··· Data lines ···

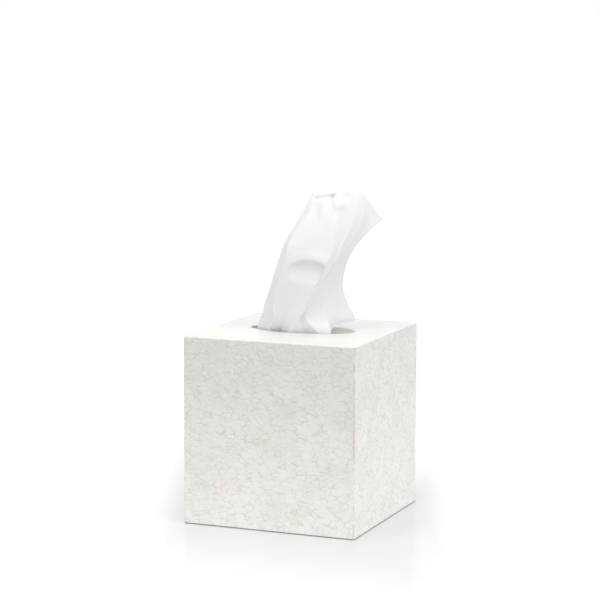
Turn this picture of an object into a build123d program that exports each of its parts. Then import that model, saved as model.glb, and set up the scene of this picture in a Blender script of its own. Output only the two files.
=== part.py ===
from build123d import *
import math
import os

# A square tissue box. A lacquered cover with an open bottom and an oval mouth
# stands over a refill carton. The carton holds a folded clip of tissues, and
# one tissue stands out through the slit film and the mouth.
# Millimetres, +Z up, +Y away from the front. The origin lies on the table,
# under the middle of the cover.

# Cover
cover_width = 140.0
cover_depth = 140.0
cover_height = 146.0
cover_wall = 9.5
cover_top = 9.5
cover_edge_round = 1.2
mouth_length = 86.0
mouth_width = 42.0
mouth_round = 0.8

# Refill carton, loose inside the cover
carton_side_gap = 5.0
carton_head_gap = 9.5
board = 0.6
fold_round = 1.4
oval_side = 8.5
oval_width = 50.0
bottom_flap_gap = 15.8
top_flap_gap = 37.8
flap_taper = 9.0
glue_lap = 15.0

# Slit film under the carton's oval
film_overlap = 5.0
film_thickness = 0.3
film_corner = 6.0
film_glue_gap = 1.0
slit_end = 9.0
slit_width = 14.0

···

Do this :: Print the material once more, exactly.

Answer ::
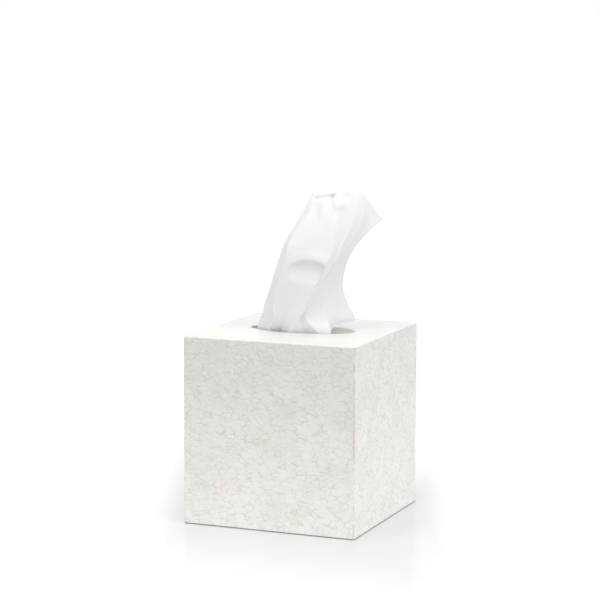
Turn this picture of an object into a build123d program that exports each of its parts. Then import that model, saved as model.glb, and set up the scene of this picture in a Blender script of its own. Output only the two files.
=== part.py ===
from build123d import *
import math
import os

# A square tissue box. A lacquered cover with an open bottom and an oval mouth
# stands over a refill carton. The carton holds a folded clip of tissues, and
# one tissue stands out through the slit film and the mouth.
# Millimetres, +Z up, +Y away from the front. The origin lies on the table,
# under the middle of the cover.

# Cover
cover_width = 140.0
cover_depth = 140.0
cover_height = 146.0
cover_wall = 9.5
cover_top = 9.5
cover_edge_round = 1.2
mouth_length = 86.0
mouth_width = 42.0
mouth_round = 0.8

# Refill carton, loose inside the cover
carton_side_gap = 5.0
carton_head_gap = 9.5
board = 0.6
fold_round = 1.4
oval_side = 8.5
oval_width = 50.0
bottom_flap_gap = 15.8
top_flap_gap = 37.8
flap_taper = 9.0
glue_lap = 15.0

# Slit film under the carton's oval
film_overlap = 5.0
film_thickness = 0.3
film_corner = 6.0
film_glue_gap = 1.0
slit_end = 9.0
slit_width = 14.0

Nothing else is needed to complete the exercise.